L'invention de la science-fiction
Même si c'est aux États-Unis que, depuis les années 1930 environ, se développe l'imaginaire de la science-fiction dans le cadre de revues spécialisées, ce genre avait vu certains des thèmes qu'il traite inventés auparavant en Europe et même, antérieurement, aux États-Unis.
C'est le cas du voyage dans un monde du futur avec L. S. Mercier, l'An 2440 (1770), mais le voyage temporel qui conduit le héros de 1770 à 2440 se fait dans le cadre d'un long sommeil. On notera la différence avec le voyageur de la Machine à explorer le temps de H. G. Wells (1895), où le voyage temporel est d'abord justifié par analogie avec la vie de chacun comme voyage, puis techniquement cautionné par un recours à une machine. Même si le fonctionnement de celle-ci est peu explicité, la « suspension d'incrédulité » est obtenue par le recours à un vocabulaire technique. De même l'invasion de la Terre par des extraterrestres est traitée à la fois par Rosny aîné dans les Xipéhus (1887) et par Wells dans la Guerre des mondes (1897). Le texte de Wells s'appuie à la fois sur les découvertes de son époque concernant Mars, et sur le traitement que les Occidentaux infligent aux peuples colonisés. Les développements de la médecine sont extrapolés par Wells, qui tente de faire rapidement passer les animaux à une forme humaine par la chirurgie et l'hypnose dans l'Île du Docteur Moreau (1897), et par Maurice Renard, qui greffe des cerveaux dans le Docteur Lerne, sous-dieu (1912). Un autre aspect de l'extrapolation des thèses darwiniennes se marque avec la Race à venir de Bulwer-Lytton (1871). Avec Frankenstein ou le moderne Prométhée (1818), Mary Shelley avait inventé le thème de la création d'un homme par la science, rivalisant de façon blasphématoire avec le Créateur.

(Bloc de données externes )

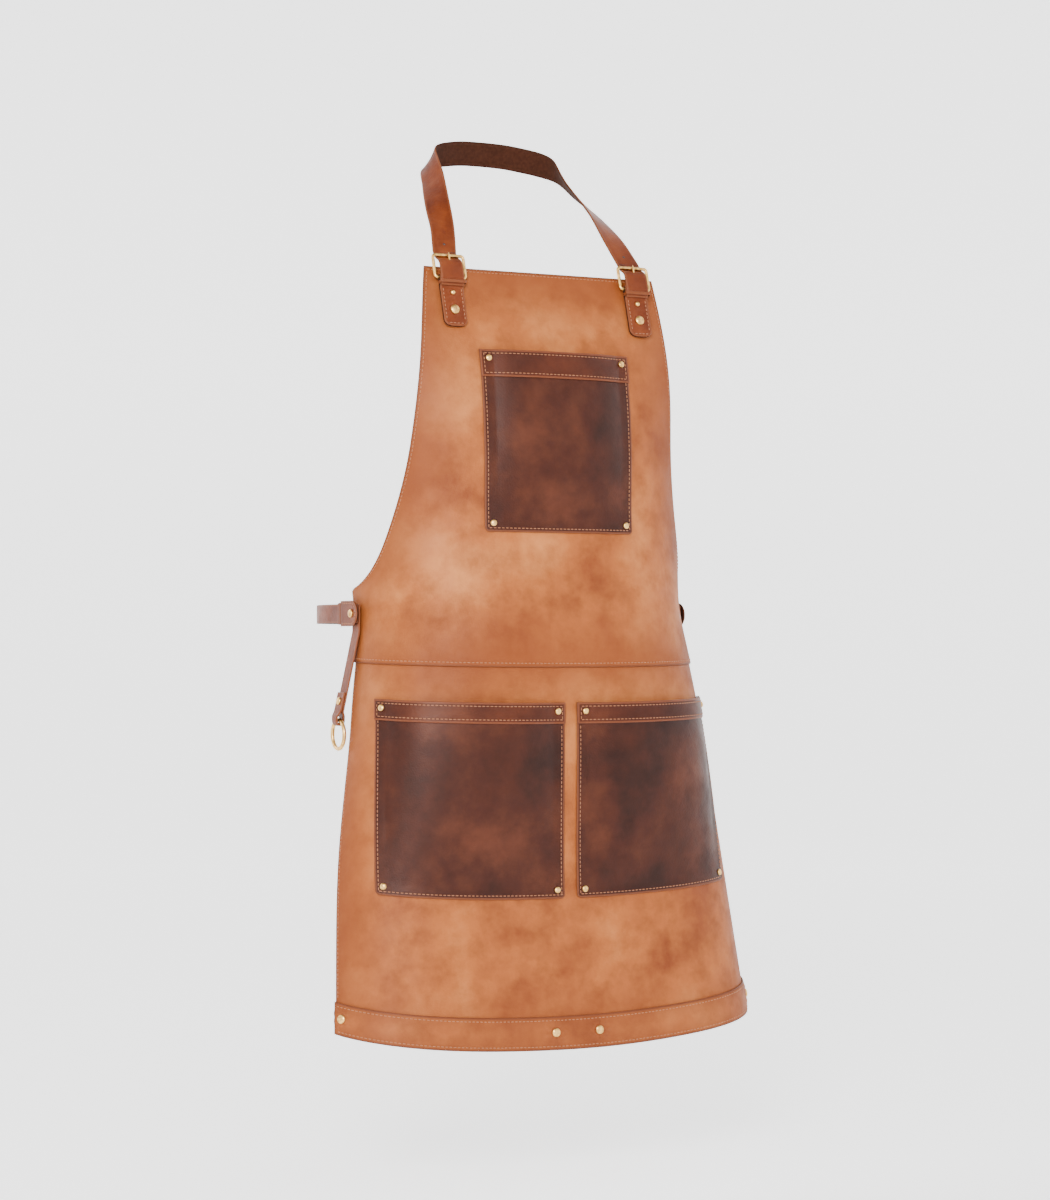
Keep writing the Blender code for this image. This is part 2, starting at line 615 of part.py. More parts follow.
def make_neck(bib):
    frames = {side: tab_frame(side) for side in (-1, 1)}
    for side, name in ((-1, "left"), (1, "right")):
        frame = frames[side]
        tab = make_tab(name + "_buckle_tab", frame)
        make_keeper(name + "_buckle_keeper", frame)
        make_buckle(name, frame)
        for kind, drop, radius in (("rivet", TAB_RIVET_DROP, TAB_RIVET_RADIUS),
                                   ("stud", TAB_STUD_DROP, TAB_STUD_RADIUS)):
            place = frame @ Matrix.Translation((0.0, FRONT_FACE, -drop))
            through = depth_to_lining(place, side * TAB_PLACE)
            rivet(f"{name}_tab_{kind}", place, radius, through, dome=0.4 if kind == "rivet" else 0.75)
            holes = post_holes(f"{name}_tab_{kind}_hole", [place], through)
            cut(tab, holes)
            cut(bib, holes)
    make_neck_strap(frames)
    return frames[-1].translation


# ---------------------------------------------------------------- waist belt and towel strap

def waist_frame(side):
    """Frame on a waist rivet's axis: x toward the back on the right side, y inward, z up."""
    level = SIDE_HEIGHT - WAIST_RIVET_DROP
    axes = Matrix(((0.0, -side, 0.0), (side, 0.0, 0.0), (0.0, 0.0, 1.0))).to_4x4()
    place = Vector(worn(side * WAIST_RIVET_PLACE, level, LAYER))
    u, v = np.meshgrid(np.linspace(WAIST_RIVET_PLACE - WAIST_SWEEP, WAIST_HALF_WIDTH, 9),
                       level + np.linspace(-WAIST_SWEEP, WAIST_SWEEP, 9))
    reach = np.abs(worn(side * u, v, LAYER)[..., 0]).max()
    axes.translation = (side * (reach + GAP), place.y, place.z)
    return axes


def waist_surface():
    """How far from the centre plane the bib's outer face is nearest under the waist rivet's back."""
    over_back = WAIST_RIVET_RADIUS * np.linspace(-1.0, 1.0, 5)
    along, up = np.meshgrid(over_back, over_back)
    level = SIDE_HEIGHT - WAIST_RIVET_DROP
    return worn(WAIST_RIVET_PLACE + along, level + up, LAYER)[..., 0].min()


def plate_columns(front, back, width, round_front):
    """Columns and widths of a strap plate from its front to its back, its front end rounded."""
    radius = width / 2
    ends = -front + radius * (1 - np.cos(np.linspace(0.12, math.pi / 2, 6))) if round_front else [-front]
    columns = np.concatenate((ends, steps(ends[-1] + 0.004, back, 0.012)))
    rise = np.clip(radius - (columns + front), 0.0, radius) if round_front else 0.0 * columns
    return columns, 2 * np.sqrt(radius**2 - rise**2)


def make_waist_belt(bib):
    """Belt round the back of the waist, its end tabs, rivets and keepers; returns each layer's place."""
    frames = {side: waist_frame(side) for side in (-1, 1)}
    outs = {}
    for side, name in ((-1, "left"), (1, "right")):
        frame = frames[side]
        inside = STRAP_THICKNESS + GAP if side < 0 else 0.0
        strap_out = inside + STRAP_THICKNESS / 2
        tab_out = strap_out + STRAP_THICKNESS + GAP
        outs[side] = strap_out
        columns, widths = plate_columns(WAIST_TAB_FRONT, WAIST_TAB_BACK, WAIST_TAB_WIDTH, True)
        path = [(side * x, -tab_out, 0.0) for x in columns]
        tab = ribbon(name + "_waist_tab", STRAP_BROWN, path, (0, 0, 1), widths, STRAP_THICKNESS,
                     frame=frame)
        face = tab_out + STRAP_THICKNESS / 2
        place = frame @ Matrix.Translation((0.0, -face, 0.0))
        surface = waist_surface()
        depth = face + abs(frame.translation.x) - surface + LEATHER + GAP
        rivet(name + "_waist_rivet", place, WAIST_RIVET_RADIUS, depth)
        holes = post_holes(name + "_waist_hole", [place], depth)
        cut(tab, holes)
        cut(bib, holes)
        outs[side, "holes"] = holes
        make_waist_keeper(name + "_waist_keeper", side, frame, strap_out)
    line = waist_line(frames, outs)
    belt = ribbon("waist_strap", STRAP_BROWN, line, (0, 0, 1), WAIST_STRAP_WIDTH, STRAP_THICKNESS)
    pivot(belt, (frames[-1].translation + frames[1].translation) / 2)
    for side in (-1, 1):
        cut(belt, outs[side, "holes"])
    return frames, outs


def waist_line(frames, outs):
    """Belt's middle line: straight back from each tab, then round the back of the waist."""
    left = frames[-1].translation + Vector((-outs[-1], 0, 0))
    right = frames[1].translation + Vector((outs[1], 0, 0))
    angles = np.linspace(0.0, math.pi, 33)
    middle, half = (left.x + right.x) / 2, (right.x - left.x) / 2
    bend_x = middle - half * np.sign(np.cos(angles)) * np.abs(np.cos(angles)) ** WAIST_LOOP_SQUARENESS
    bend_y = left.y + WAIST_STRAP_STRAIGHT + WAIST_LOOP_DEPTH * np.sin(angles) ** WAIST_LOOP_SQUARENESS
    straight = np.array((-0.009, 0.0, 0.009, 0.020, 0.035))
    xs = np.concatenate((np.full(5, left.x), bend_x, np.full(5, right.x)))
    ys = np.concatenate((left.y + straight, bend_y, (left.y + straight)[::-1]))
    return np.stack((xs, ys, np.full(len(xs), left.z)), 1)


def make_waist_keeper(name, side, frame, strap_out):
    """Closed leather loop that slides on the belt behind its tab."""
    t = KEEPER_THICKNESS
    half_z = WAIST_STRAP_WIDTH / 2 + 2 * FIT + t / 2
    half_y = STRAP_THICKNESS / 2 + FIT + t / 2
    ring = [(side * (WAIST_KEEPER_START + WAIST_KEEPER_WIDTH / 2), -strap_out + y * half_y, z * half_z)
            for y, z in ((1, 0.0), (1, 0.96), (0.6, 1.0), (-0.6, 1.0), (-1, 0.96), (-1, 0.0), (-1, -0.96),
                         (-0.6, -1.0), (0.6, -1.0), (1, -0.96))]
    ribbon(name, STRAP_BROWN, ring, (1.0, 0.0, 0.0), WAIST_KEEPER_WIDTH, t, True, frame)


def make_towel_strap(frame):
    """Strap that hangs from the left waist rivet, its end folded through a brass ring and riveted."""
    out = STRAP_THICKNESS / 2
    slope = math.tan(TOWEL_STRAP_FLARE)
    wall = RING_WIRE + 3 * FIT + STRAP_THICKNESS / 2
    hang = -TOWEL_STRAP_DROP
    ring_out = -out - slope * (TOWEL_STRAP_DROP - TOWEL_STRAP_BEND)
    closed = hang + 0.0125

    def lie(z):
        return -out + slope * min(0.0, z + TOWEL_STRAP_BEND)

    doubled = STRAP_THICKNESS + GAP
    front = [(lie(z) , z) for z in (0.010, 0.004, -0.006, -0.012, -TOWEL_STRAP_BEND, -0.026, -0.040,
                                    -0.060, -0.078, -0.086, -0.094)]
    front += [(lie(closed), closed), (ring_out + wall * 0.55, closed - 0.004),
              (ring_out + wall, hang + 0.0035)]
    low = hang - 0.0012
    bend = [(ring_out + wall * math.cos(a), low - wall * math.sin(a)) for a in np.linspace(0, math.pi, 9)]
    back = [(ring_out - wall, hang + 0.0035), (lie(closed) - doubled - 0.0012, closed - 0.0035)]
    back += [(lie(z) - doubled, z) for z in (closed + 0.0015, hang + 0.022, hang + TOWEL_FOLD_RISE)]
    path = [(0.0, y, z) for y, z in (*front, *bend, *back)]
    near = [min(1.0, max(0.0, (z - hang) / 0.012)) for _, _, z in path]
    widths = [0.012 + (TOWEL_STRAP_WIDTH - 0.012) * ease(share) for share in near]
    strap = ribbon("towel_strap", STRAP_BROWN, path, (1.0, 0.0, 0.0), widths, STRAP_THICKNESS, frame=frame)
    level = hang + TOWEL_RIVET_RISE + 0.008
    tilt = Matrix.Rotation(-TOWEL_STRAP_FLARE, 4, "X")
    place = frame @ Matrix.Translation((0.0, lie(level) - doubled - out, level)) @ tilt
    depth = doubled + STRAP_THICKNESS
    rivet("towel_rivet", place, TOWEL_RIVET_RADIUS, depth)
    cut(strap, post_holes("towel_rivet_hole", [place], depth))
    axis = frame @ Matrix.Translation((0.0, ring_out, hang))
    ring = [(RING_RADIUS * math.sin(a), 0.0, RING_RADIUS * (math.cos(a) - 1))
            for a in np.linspace(0, 2 * math.pi, 21)[:-1]]
    wire("towel_ring", ring, RING_WIRE, axis, cyclic=True)
    return strap


def hang_from_nape(bar_place):
    """Move everything so that the origin lies on the strap's inner face at the nape."""
    nape = bar_place + Vector((0.0, NECK_POINTS[-1, 1] - STRAP_THICKNESS / 2, NECK_POINTS[-1, 2]))
    shift = Matrix.Translation((0.0, -nape.y, -nape.z))
    for item in (*PARTS.objects, *CUTTERS.objects):
        item.matrix_world = shift @ item.matrix_world


clear_scene()
PARTS = collection("leather_apron")
CUTTERS = collection("cutters")
skirt_panel, bib_panel = make_panels()
make_pockets(skirt_panel, bib_panel)
bar_place = make_neck(bib_panel)
waist_frames, waist_outs = make_waist_belt(bib_panel)
towel_strap = make_towel_strap(waist_frames[-1])
cut(towel_strap, waist_outs[-1, "holes"])
hang_from_nape(bar_place)
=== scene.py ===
import json

import bpy
import numpy as np
from mathutils import Matrix, Vector


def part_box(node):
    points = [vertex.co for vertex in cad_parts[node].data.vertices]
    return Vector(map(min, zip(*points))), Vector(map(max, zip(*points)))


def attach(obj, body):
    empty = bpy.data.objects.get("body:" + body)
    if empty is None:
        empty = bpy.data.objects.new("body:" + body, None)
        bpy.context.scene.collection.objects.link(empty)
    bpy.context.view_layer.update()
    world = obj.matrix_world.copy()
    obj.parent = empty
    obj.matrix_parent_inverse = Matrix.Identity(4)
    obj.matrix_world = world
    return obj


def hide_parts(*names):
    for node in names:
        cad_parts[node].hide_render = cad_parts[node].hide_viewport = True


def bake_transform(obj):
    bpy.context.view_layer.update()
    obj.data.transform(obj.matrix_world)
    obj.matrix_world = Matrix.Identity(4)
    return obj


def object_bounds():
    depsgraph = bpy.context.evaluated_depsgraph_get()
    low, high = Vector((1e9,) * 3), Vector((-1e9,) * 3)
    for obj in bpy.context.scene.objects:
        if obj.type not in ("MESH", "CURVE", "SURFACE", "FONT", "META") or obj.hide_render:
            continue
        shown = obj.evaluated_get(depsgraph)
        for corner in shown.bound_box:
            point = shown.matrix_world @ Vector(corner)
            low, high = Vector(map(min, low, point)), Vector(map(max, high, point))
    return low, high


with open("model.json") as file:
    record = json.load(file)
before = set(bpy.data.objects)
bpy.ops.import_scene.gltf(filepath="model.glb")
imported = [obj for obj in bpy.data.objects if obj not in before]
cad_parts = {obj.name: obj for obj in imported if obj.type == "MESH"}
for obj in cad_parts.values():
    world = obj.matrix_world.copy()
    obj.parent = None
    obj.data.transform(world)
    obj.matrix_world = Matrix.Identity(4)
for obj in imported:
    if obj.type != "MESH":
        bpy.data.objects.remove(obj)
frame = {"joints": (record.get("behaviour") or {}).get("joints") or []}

cad_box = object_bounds()


# ---------------------------------------------------------------------------
# Skirt panel. Full-grain tan leather about 1.6 mm thick, cut wider at the hem than at the waist.
# It wraps the wearer's front and hangs to the shin, so each level is an arc that turns at the sides.

LENGTH = 0.850
BIB_HALF_WIDTH, WAIST_HALF_WIDTH, HEM_HALF_WIDTH = 0.143, 0.262, 0.281
SEAM_HEIGHT, SEAM_LAP, SIDE_HEIGHT, HEM_LIFT = 0.413, 0.012, 0.495, 0.30
LEATHER, GAP = 0.0016, 0.0004
LAYER = LEATHER + GAP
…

Les voyages interplanétaires aussi avaient été envisagés : Jules Verne avait envoyé ses héros autour de la Lune, comme il les avait immergés vingt mille lieues sous les mers. R. Barjavel, en 1944, avec le Voyageur imprudent, avait inventé le « paradoxe temporel » : si, voyageant dans le passé, j'en viens à tuer mon père, que se passe-t-il pour moi ?
Aux États-Unis aussi, avant 1926, des thèmes avaient été traités. Edgar Poe inventait le thème des ruines futures et de l'erreur des archéologues dans Mellonta tauta (1849) : une voyageuse nous fait visiter les ruines de New York. Elle nous donne à lire des mots déformés de la langue future : on y trouve l'Yurop, les Vrinçais, les Amriccains, un philosophe ancien Aries Tottle, et un autre, Neuclide. Mark Twain avait anticipé sous un aspect peu sérieux les voyages temporels avec Un Yankee du Connecticut à la cour du roi Arthur (1889). J. London nous propose une vision terrifiante du futur avec le Talon de fer (1907). E. R. Burroughs, en 1917, publiait les Conquérants de Mars. En 1922, il entame avec Au cœur de la Terre le cycle de Pellucidar.
Mais la publication de ces récits dans des magazines ou des collections généralistes, ou sous forme dispersée, empêche la production d'un « effet de genre ». C'est Hugo Gernsback qui lancera l'impulsion décisive dans les années 1920, d'une part en créant un magazine spécialisé, Amazing Stories, qui sera suivi de nombreux autres, et d'autre part en permettant, par le courrier des lecteurs, aux amateurs de se connaître, de se rencontrer et de créer des « conventions » puis des récompenses, comme le prix Hugo. L'imaginaire de la science-fiction s'est ainsi répandu comme une nouveauté, aux États-Unis d'abord, puis au-delà après la Seconde Guerre mondiale : en Occident, mais aussi en U.R.S.S., avec les frères Strougatski (Il est difficile d'être un dieu, 1964), en Pologne avec S. Lem qui invente dans Solaris (1961) un univers jusque-là impensable, et en Inde avec le premier roman de S. Rushdie, Grimus (1975). Il a donc partout suscité des émules, qui ont commencé par imiter la science-fiction nord-américaine, puis se sont mis à inventer des mondes en se servant de leur imaginaire culturel propre. C'est ainsi que se sont constituées des science-fiction japonaise, russe et française, sans oublier la science-fiction anglo-saxonne qui, grâce à la communauté de langue avec les États-Unis, s'est développée au point de l'influencer dans le cadre de ce que l'on a nommé la « new wave », dont il sera question plus loin.